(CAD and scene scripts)
>> start

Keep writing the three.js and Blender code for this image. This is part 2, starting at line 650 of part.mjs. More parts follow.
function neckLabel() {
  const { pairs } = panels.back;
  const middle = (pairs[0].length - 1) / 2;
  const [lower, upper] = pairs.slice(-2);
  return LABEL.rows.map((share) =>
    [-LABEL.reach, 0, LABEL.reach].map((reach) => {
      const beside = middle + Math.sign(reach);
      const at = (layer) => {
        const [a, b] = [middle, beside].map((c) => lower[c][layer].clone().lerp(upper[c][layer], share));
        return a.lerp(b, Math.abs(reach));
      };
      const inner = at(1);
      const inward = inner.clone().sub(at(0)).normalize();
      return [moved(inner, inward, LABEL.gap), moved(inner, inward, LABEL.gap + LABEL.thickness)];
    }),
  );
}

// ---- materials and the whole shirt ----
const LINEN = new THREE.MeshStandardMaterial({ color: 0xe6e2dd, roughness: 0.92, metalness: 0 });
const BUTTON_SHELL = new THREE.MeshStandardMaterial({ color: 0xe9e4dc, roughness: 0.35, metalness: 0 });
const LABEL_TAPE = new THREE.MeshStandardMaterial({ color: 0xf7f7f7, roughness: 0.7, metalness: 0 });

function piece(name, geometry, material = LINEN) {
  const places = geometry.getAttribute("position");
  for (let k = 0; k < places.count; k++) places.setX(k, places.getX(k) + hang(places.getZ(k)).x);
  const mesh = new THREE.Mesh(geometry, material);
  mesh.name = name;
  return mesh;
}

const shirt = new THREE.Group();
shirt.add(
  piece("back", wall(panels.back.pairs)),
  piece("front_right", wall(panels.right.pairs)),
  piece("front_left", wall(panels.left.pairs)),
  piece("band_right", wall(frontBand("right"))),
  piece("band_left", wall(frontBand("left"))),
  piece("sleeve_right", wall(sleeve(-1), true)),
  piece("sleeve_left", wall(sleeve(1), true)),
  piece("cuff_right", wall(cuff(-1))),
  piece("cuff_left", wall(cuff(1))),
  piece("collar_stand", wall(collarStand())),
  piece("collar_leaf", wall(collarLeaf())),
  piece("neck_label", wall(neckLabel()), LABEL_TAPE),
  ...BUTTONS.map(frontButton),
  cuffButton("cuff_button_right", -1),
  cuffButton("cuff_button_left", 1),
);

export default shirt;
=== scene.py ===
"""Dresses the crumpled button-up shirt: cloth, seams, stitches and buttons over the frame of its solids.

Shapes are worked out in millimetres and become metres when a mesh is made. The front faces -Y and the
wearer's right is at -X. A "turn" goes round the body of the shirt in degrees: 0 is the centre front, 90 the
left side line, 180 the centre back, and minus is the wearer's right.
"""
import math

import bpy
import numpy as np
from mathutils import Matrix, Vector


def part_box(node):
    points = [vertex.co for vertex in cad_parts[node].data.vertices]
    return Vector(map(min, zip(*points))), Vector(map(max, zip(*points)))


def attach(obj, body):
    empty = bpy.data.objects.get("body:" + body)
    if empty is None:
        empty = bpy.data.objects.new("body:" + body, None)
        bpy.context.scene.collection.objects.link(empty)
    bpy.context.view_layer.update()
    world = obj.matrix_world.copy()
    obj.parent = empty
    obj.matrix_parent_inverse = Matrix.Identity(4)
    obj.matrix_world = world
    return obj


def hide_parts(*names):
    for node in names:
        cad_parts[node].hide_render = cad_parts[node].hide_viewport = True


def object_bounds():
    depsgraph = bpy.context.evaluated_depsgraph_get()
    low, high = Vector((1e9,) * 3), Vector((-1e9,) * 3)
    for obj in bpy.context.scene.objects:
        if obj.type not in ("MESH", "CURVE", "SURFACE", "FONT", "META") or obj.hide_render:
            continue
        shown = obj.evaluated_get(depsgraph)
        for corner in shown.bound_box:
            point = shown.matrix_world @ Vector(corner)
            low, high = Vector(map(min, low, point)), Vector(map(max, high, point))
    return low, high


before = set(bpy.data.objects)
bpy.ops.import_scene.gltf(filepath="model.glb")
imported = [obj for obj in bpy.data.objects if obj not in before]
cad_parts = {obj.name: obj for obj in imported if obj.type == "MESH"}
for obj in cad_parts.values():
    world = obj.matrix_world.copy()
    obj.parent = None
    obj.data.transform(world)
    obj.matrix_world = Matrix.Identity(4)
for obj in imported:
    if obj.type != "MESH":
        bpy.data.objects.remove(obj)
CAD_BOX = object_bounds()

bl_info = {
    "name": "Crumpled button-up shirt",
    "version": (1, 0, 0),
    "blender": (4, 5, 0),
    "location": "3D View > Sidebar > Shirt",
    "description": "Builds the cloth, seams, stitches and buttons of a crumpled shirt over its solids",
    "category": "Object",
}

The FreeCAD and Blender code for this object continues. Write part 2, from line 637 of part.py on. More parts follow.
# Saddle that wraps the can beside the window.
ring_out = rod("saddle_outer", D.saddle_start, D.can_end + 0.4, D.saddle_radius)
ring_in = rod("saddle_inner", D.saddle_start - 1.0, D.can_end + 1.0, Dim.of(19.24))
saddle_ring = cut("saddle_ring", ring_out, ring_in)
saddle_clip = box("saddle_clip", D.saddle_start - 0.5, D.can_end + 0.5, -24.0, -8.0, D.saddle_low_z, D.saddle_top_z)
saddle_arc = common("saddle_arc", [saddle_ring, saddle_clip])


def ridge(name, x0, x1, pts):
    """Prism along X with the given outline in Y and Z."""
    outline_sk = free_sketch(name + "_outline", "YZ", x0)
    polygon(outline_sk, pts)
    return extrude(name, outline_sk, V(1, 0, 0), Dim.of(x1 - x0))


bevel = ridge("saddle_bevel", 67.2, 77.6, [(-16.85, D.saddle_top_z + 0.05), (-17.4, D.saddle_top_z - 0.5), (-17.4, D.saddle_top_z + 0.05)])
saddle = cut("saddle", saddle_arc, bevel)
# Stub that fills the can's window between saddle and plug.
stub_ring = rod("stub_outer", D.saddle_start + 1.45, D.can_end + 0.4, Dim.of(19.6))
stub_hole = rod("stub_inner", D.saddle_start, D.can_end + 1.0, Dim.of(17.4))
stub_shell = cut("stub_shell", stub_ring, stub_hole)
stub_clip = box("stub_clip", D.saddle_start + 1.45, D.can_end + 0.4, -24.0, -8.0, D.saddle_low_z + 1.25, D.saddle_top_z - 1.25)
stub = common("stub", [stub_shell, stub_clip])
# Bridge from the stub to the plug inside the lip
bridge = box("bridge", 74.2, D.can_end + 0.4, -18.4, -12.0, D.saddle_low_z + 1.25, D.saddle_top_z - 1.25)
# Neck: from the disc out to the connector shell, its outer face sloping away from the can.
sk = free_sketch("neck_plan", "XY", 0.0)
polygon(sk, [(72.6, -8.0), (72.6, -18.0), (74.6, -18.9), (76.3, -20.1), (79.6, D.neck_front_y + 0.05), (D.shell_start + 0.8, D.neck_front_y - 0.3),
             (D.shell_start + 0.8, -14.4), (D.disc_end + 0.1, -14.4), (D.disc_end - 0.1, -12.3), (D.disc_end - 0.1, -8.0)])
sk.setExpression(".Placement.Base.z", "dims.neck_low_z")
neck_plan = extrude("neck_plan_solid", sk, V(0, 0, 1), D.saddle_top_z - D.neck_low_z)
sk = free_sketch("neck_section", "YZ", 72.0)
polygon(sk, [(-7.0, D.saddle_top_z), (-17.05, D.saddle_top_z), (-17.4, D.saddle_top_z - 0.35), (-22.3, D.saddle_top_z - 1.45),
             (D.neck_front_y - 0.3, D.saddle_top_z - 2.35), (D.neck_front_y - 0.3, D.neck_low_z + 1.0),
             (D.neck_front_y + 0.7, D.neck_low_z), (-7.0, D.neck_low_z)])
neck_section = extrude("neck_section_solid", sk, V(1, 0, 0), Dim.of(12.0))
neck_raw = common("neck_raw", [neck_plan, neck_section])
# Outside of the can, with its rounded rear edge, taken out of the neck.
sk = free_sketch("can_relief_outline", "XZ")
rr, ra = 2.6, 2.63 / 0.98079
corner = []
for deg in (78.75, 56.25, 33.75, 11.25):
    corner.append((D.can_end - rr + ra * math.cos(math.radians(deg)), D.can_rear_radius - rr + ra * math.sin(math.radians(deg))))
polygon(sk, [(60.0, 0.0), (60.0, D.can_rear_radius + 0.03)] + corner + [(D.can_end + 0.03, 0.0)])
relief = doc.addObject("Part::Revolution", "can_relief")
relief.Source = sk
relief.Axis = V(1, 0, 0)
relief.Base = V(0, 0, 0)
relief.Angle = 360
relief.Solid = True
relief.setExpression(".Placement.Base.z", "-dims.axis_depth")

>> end

Requirement:
Which lines above run from the one containing "const shirt = new THREE.Group();" down to the one containing "cad_parts[node].hide_render = cad_parts[node].hide_viewport"? Repeat exactly those, both ends included, and nothing else.

Response to the task:
const shirt = new THREE.Group();
shirt.add(
  piece("back", wall(panels.back.pairs)),
  piece("front_right", wall(panels.right.pairs)),
  piece("front_left", wall(panels.left.pairs)),
  piece("band_right", wall(frontBand("right"))),
  piece("band_left", wall(frontBand("left"))),
  piece("sleeve_right", wall(sleeve(-1), true)),
  piece("sleeve_left", wall(sleeve(1), true)),
  piece("cuff_right", wall(cuff(-1))),
  piece("cuff_left", wall(cuff(1))),
  piece("collar_stand", wall(collarStand())),
  piece("collar_leaf", wall(collarLeaf())),
  piece("neck_label", wall(neckLabel()), LABEL_TAPE),
  ...BUTTONS.map(frontButton),
  cuffButton("cuff_button_right", -1),
  cuffButton("cuff_button_left", 1),
);

export default shirt;
=== scene.py ===
"""Dresses the crumpled button-up shirt: cloth, seams, stitches and buttons over the frame of its solids.

Shapes are worked out in millimetres and become metres when a mesh is made. The front faces -Y and the
wearer's right is at -X. A "turn" goes round the body of the shirt in degrees: 0 is the centre front, 90 the
left side line, 180 the centre back, and minus is the wearer's right.
"""
import math

import bpy
import numpy as np
from mathutils import Matrix, Vector


def part_box(node):
    points = [vertex.co for vertex in cad_parts[node].data.vertices]
    return Vector(map(min, zip(*points))), Vector(map(max, zip(*points)))


def attach(obj, body):
    empty = bpy.data.objects.get("body:" + body)
    if empty is None:
        empty = bpy.data.objects.new("body:" + body, None)
        bpy.context.scene.collection.objects.link(empty)
    bpy.context.view_layer.update()
    world = obj.matrix_world.copy()
    obj.parent = empty
    obj.matrix_parent_inverse = Matrix.Identity(4)
    obj.matrix_world = world
    return obj


def hide_parts(*names):
    for node in names:
        cad_parts[node].hide_render = cad_parts[node].hide_viewport = True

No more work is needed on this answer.